In recent months, I have come to change my opinions slightly regarding the gay marriage issue (read my post from a while back on the issue here). First, I have become more sympathetic to the side opposing the licensing of unions of two people of the same-sex. And second, I have come to the recognition that as much as the institution of marriage has suffered in the last 40-some years, gay-marriage will not cause it to decline even further. Rather, gay marriage, is the next logical step in the disintegration of heterosexual marriage.
I believe that the anti-gay marriage crowd is correct in saying that the political/social institution of marriage (I want to separate it from the religious institution... though historically, the two were not so separate and the religious institution also reflected the same values about marriage as did the political/social) is to a great extent about begetting and raising children. We recognize this in the laws that we have. Why do we not allow cousins to get married? Because if they have kids, it would likely be disastrous for those children's' health due to the harms of mixing genes from the same gene-pool. In this case, we recognize that two people who get married would naturally want to have kids. Otherwise, we could allow cousins to get married but bar them from having kids. Why also do we not allow four people or six people to get married? For precisely the same reason. Since physically, only two people of different genders can beget children, we recognize that the primary responsibility for raising those children must lie with those two people, not four who happen to have an agreement of "love and commitment."

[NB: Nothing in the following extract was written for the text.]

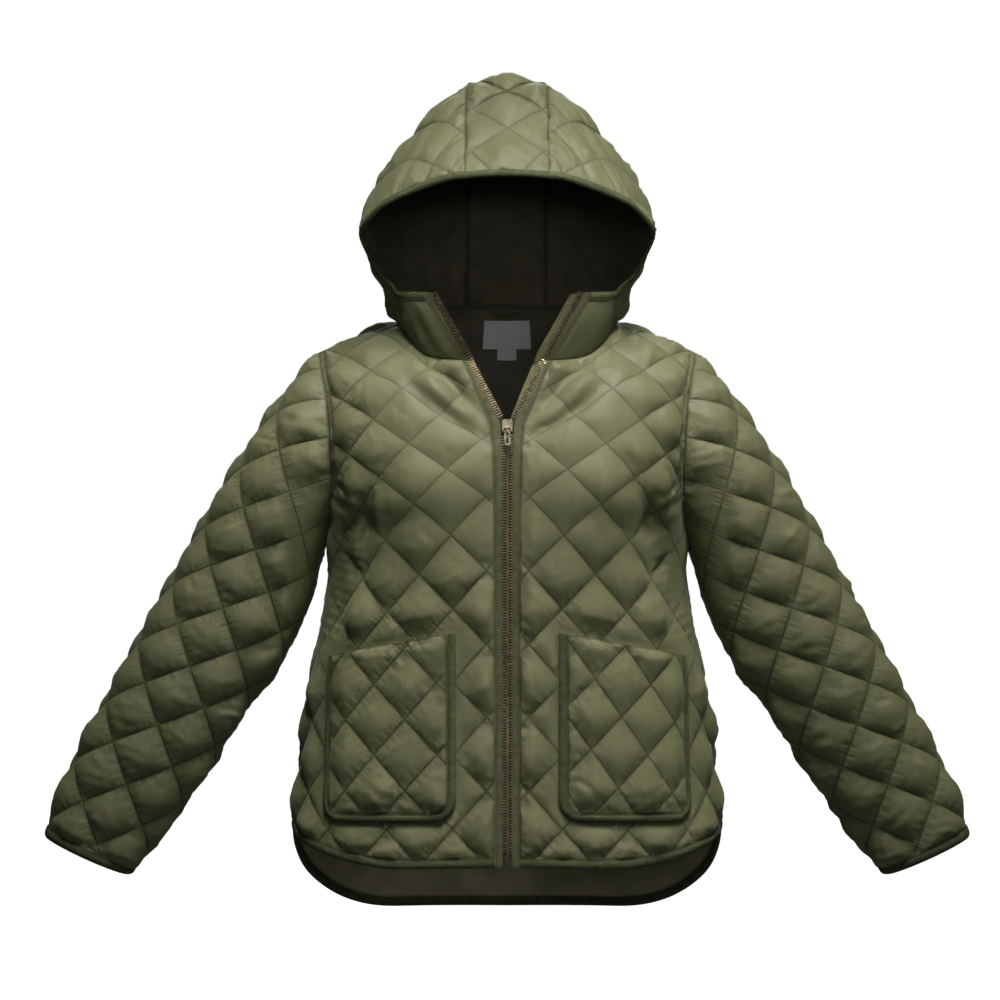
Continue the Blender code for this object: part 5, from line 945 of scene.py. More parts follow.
# ---- fine sizes of the looks, mm -------------------------------------------------------------------
POINTS_ACROSS = 17  # mesh points along each side of a diamond
PLAIN_LATTICE = Lattice(60.0, 60.0, 0.0, 0.0)  # what rows the points of an unquilted piece
PLAIN_POINTS = 12  # and how many of them it has along each side
LINING_STEP = 14.0  # spacing of the lining's points
LINING_CLEAR = 5.0  # and their least distance from an edge
EDGE_CLEAR = 2.2  # no free point is nearer than this to an edge
SEAM_PUFF = 11.0  # the wadding is full this far from a seam
BAND = 6.5  # from a seam to its line of topstitching
FULL = 1.28  # the quilting stands higher between the stitches than in the solids
PILLOW_POWER = 0.78  # of the quilting's profile: less is flatter on top and steeper at the stitches
SAG = 1.22  # the wadding sinks towards the bottom of a diamond
PUCKER = 0.8  # height of the puckers that run off the stitch lines
SEAM_PUCKER = 2.2  # and of those beside the seams
LOWEST = -1.2  # no point of the shell is deeper than this under its stitched surface
CREASE = 2.5  # height of the creases between the stitch lines
CREASES = 5  # soft creases in each diamond, of which the first ones are short
SHORT_CREASES = 3
CREASE_LOTS = 997  # sets of random numbers, which the diamonds draw their creases from
PULL_REACH = 45.0  # the surface bends to a shared seam over this distance
FAR = 60.0  # the greatest distance that the materials are told
TOOTH_PITCH = 3.05
TOOTH_LONG, TOOTH_THICK, TOOTH_DEEP = 5.2, 1.45, 2.4
LEFT_POCKET_DIAMOND = (63.7, 78.1)  # that pocket is cut with its quilting not quite upright
LEFT_POCKET_CROSSING = (124.0, 402.0)
LEFT_POCKET_LEAN, LEFT_POCKET_TILT = -0.052, 0.0875


# ---- noise and heights -------------------------------------------------------------------------------
def smooth_step(x):
    x = np.clip(x, 0, 1)
    return x * x * (3 - 2 * x)


def noise(u, v, size, seed):
    """Smooth noise from -1 to 1 that repeats after 64 cells."""
    table = np.random.RandomState(seed).uniform(-1, 1, (64, 64))
    x, y = u / size, v / size
    i, j = np.floor(x).astype(int), np.floor(y).astype(int)
    fx, fy = smooth_step(x - i), smooth_step(y - j)
    i, j, i1, j1 = i % 64, j % 64, (i + 1) % 64, (j + 1) % 64
    low = table[i, j] * (1 - fx) + table[i1, j] * fx
    high = table[i, j1] * (1 - fx) + table[i1, j1] * fx
    return low * (1 - fy) + high * fy


def sunk(share, way):
    """A share of a diamond's side, moved so that its middle is lower down: way is 1, 0 or -1."""
    if way > 0:
        return share**SAG
    return 1 - (1 - share) ** SAG if way < 0 else share


def creases(lattice, a, b, seed, lie):
    """Soft creases, a few in each diamond, about one way: 0 is down the cut, pi / 2 across it."""
    i, j = np.floor(a), np.floor(b)
    cell = (i * 57 + j * 131 + seed * 17).astype(int) % CREASE_LOTS
    x = (a - i + b - j - 1) * lattice.wide / 2
    y = (a - i - (b - j)) * lattice.tall / 2
    height = np.zeros(len(a))
    for k in range(CREASES):
        lot = np.random.RandomState(seed * 31 + k).uniform(0, 1, (CREASE_LOTS, 7))[cell].T
        reach, narrow = (15, 1) if k < SHORT_CREASES else (26, 0.4)
        angle = lie + (lot[0] - 0.5) * 2.1
        off_x = x - (lot[1] - 0.5) * 2 * reach * narrow
        off_y = y - (lot[2] - 0.5) * 2 * reach
        width, length = 2.8 + 3.0 * lot[3], 8 + 12 * lot[4]
        along = off_x * np.sin(angle) + off_y * np.cos(angle)
        bow = (lot[6] - 0.5) * 0.03 * along * along
        off = (off_x * np.cos(angle) - off_y * np.sin(angle) + bow) / width
        profile = np.exp(-(off**2)) - 0.4 * np.exp(-((off / 2) ** 2))
        strength = (lot[5] * 1.8 - 0.9) * CREASE
        height += strength * profile * np.exp(-((along / length) ** 2))
    return height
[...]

So, in light of this, Sen. Rick Santorum's (R-PA) statement, last year (that we would have to legalize incest, polygamy, etc), does not seem all that outrageous. Even to an atheist such as myself. What does all of this have to do with gay marriage one might ask (as one socialist did on a cold evening near Washington Square Park... he was sorry he got in my path to sign his harebrained petition)? Well, the thing is, that based on my cursory reading of biology textbooks, I have concluded that only two people of different genders can, together, beget children. So if we recognize, as we had to above, that marriage as a social/political institution is primarily (or at least, largely) a reflection of the partnership's unique and primary responsibility of begetting and raising children, then since homosexuals cannot beget children within their partnership, they are missing a significant component of marriage. So, in that sense, their unions are less than the marriage between heterosexuals in the traditional sense.
But this does not mean that I oppose, today, granting licenses to gay couples to get married. The reason for this, is that, like the author of this article (thanks to Instapundit for the pointer), I believe that we no longer have a society in which most heterosexuals understand marriage and sexual relations in the traditional sense. It seems that for most people, the choice of having children or not having children has become a lifestyle choice completely detached from marriage, rather than a natural consequence and reflection of the union. This is largely due to the advent of reliable birth-control, which allows people to make that choice. For most heterosexuals, sharing in common domestic affairs (such as living together), is also separate from marriage. Most people now live with the person they marry before actually getting married.
Some of these trends, I think are negative, and others just neutral. But all of them do point to changing attitudes towards the institution of marriage. I don't think that these are things that we can change. For example, I do believe, that birth control is an important innovation of modern society. Even traditional Catholics who pay lip-service to opposing contraception still have their own version of it in natural family planning (sure, there is an argument to be had whether NFP does contradict Catholic doctrine or not, but at least, they do realize the benefits of not having 15 kids, 10 of whom die at childbirth). Similarly, I think that much of the weakening of attitudes about marriage were a cost to the improvement of the lot of women over the years. Bearing children became a lifestyle choice because women started working on a large scale -- and not just as teachers or librarians. Hence, contraception, became vital in being able to plan and control when to have children. Since women bore the greatest burden in childrearing, having children made careers prohibitive for women. I do not believe that we can turn back the clock on our views of marriage without severely hurting women's right, nor should we. I also do not think that this is politically feasible. I think that this is a permanent change in the way our society views marriage. Again, I am not saying that these views are all bad or all good. I think that some of them are harmful and others are neutral or actually beneficial.
As such, I do not think we are justified in keeping gays from enjoying the same marriage light option that we allow countless heterosexual couples. We do not go into a household and un-marry a couple if it is a childless marriage for non-medical reasons. As such, the government, has no legitimate state interest in discriminating between the two for what amounts to no essential difference between heterosexuals who do not accept the traditional understanding of marriage and homosexuals.
Finally, we can not leave these questions up to the states as some have suggested. Because of the full faith and credit clause of the U.S. Constitution (Art. 4, Sec. 1), which reads:
"Full Faith and Credit shall be given in each State to the public Acts, Records, and judicial Proceedings of every other State. And the Congress may by general Laws prescribe the Manner in which such Acts, Records and Proceedings shall be proved, and the Effect thereof."
UPDATE: Ok, I just did some research and found that the Supreme Court has held that the Full Faith and Credit Clause is not completely set in stone, for there is something called the "public policy exception" which says that if one state's legal decree contradicts another state's public policy in a significant way, that state does not have to recognize the original state's decree as legally binding. For a good discussion of this, go here. In that case, I would favor leaving the gay-marriage issue up to the states.